Applying the principles discussed above in reference to Powers' motion for a directed verdict, we also find no error in the judge's refusal to instruct the jury in accordance with Powers' requests.[5]

3. At trial, a property damage assessor, who had examined the plaintiff's car at some time after the accident, was called as a witness for the defendants and was asked to give an opinion whether the hood of the plaintiff's car was closed at the time of the accident. The judge, subject to Powers' exception, excluded this testimony on the ground that the witness was not qualified to give such an opinion. Whether or not a witness is qualified to give an opinion on a particular matter is a preliminary question of fact to be decided by the trial judge and he will not be reversed unless there is no evidence to warrant his conclusion. Arena v. John P. Squire Co. 321 Mass. 423, 425 (1947). Commonwealth v. Roy, 2 Mass. App. Ct. 14, 22 (1974). We have considered the record and hold that the judge's conclusion was warranted by the evidence.
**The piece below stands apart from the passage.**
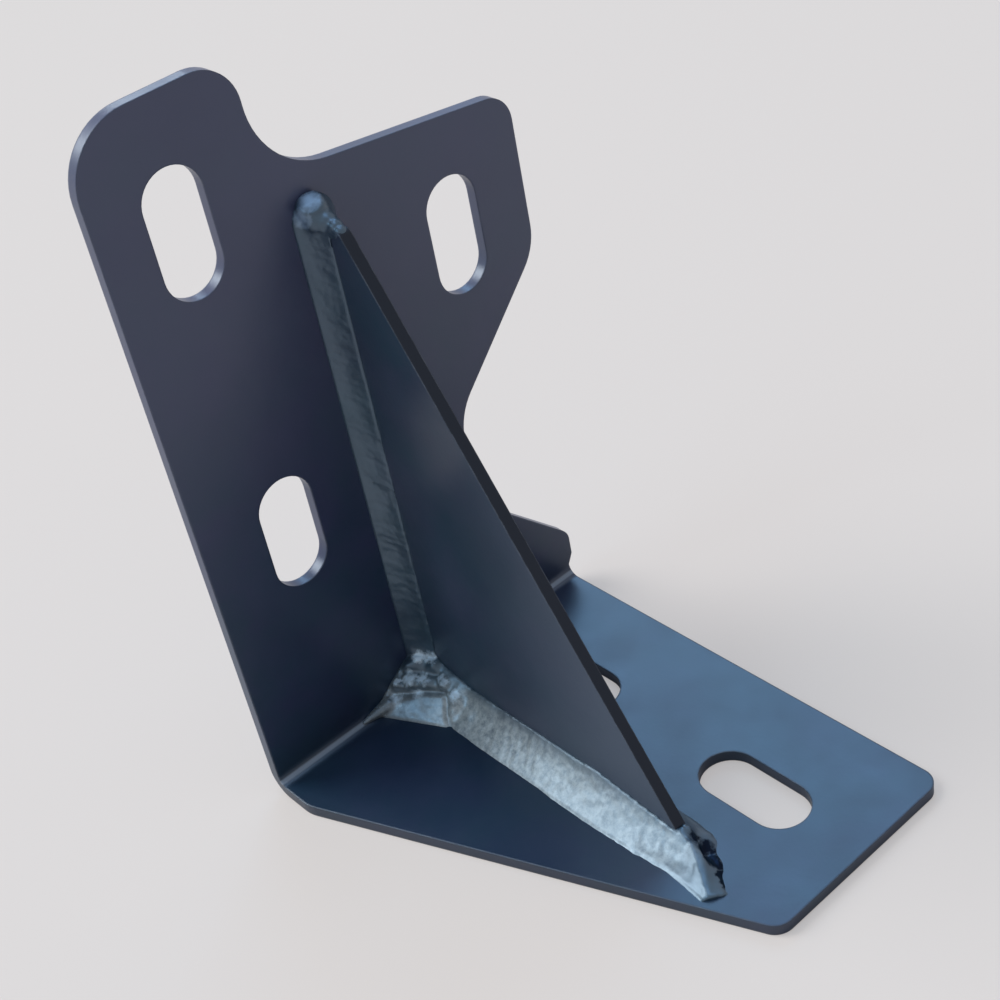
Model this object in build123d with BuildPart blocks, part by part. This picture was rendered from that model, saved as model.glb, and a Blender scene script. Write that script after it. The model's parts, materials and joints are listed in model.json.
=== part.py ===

4. The exceptions of the defendant Powers are overruled. The defendant town's exception to the denial of its motion for a directed verdict is sustained; judgment is to be entered for the town.

So ordered.

NOTES

[1] Powers Contracting Corp.

[2] G.L.c. 84, § 15, applies only to a "county, city, town or person by law obliged to repair" a public way.

[3] Powers' contention that the depression was not a defect within the meaning of G.L.c. 84, § 15, is beside the point as § 15 does not apply to the count against Powers.

[4] Powers' reliance on such cases as Pratt v. Peabody, 281 Mass. 437 (1933), and Cody v. Boston, 258 Mass. 267 (1927), is misplaced since these cases deal only with the question of the plaintiff's knowledge as it relates to the statutory liability of a municipality, under G.L.c. 84, § 15, for defects which are created during the construction or repair of a public way.

[5] Powers' exceptions to the denial of those requested instructions which it has not argued are deemed waived.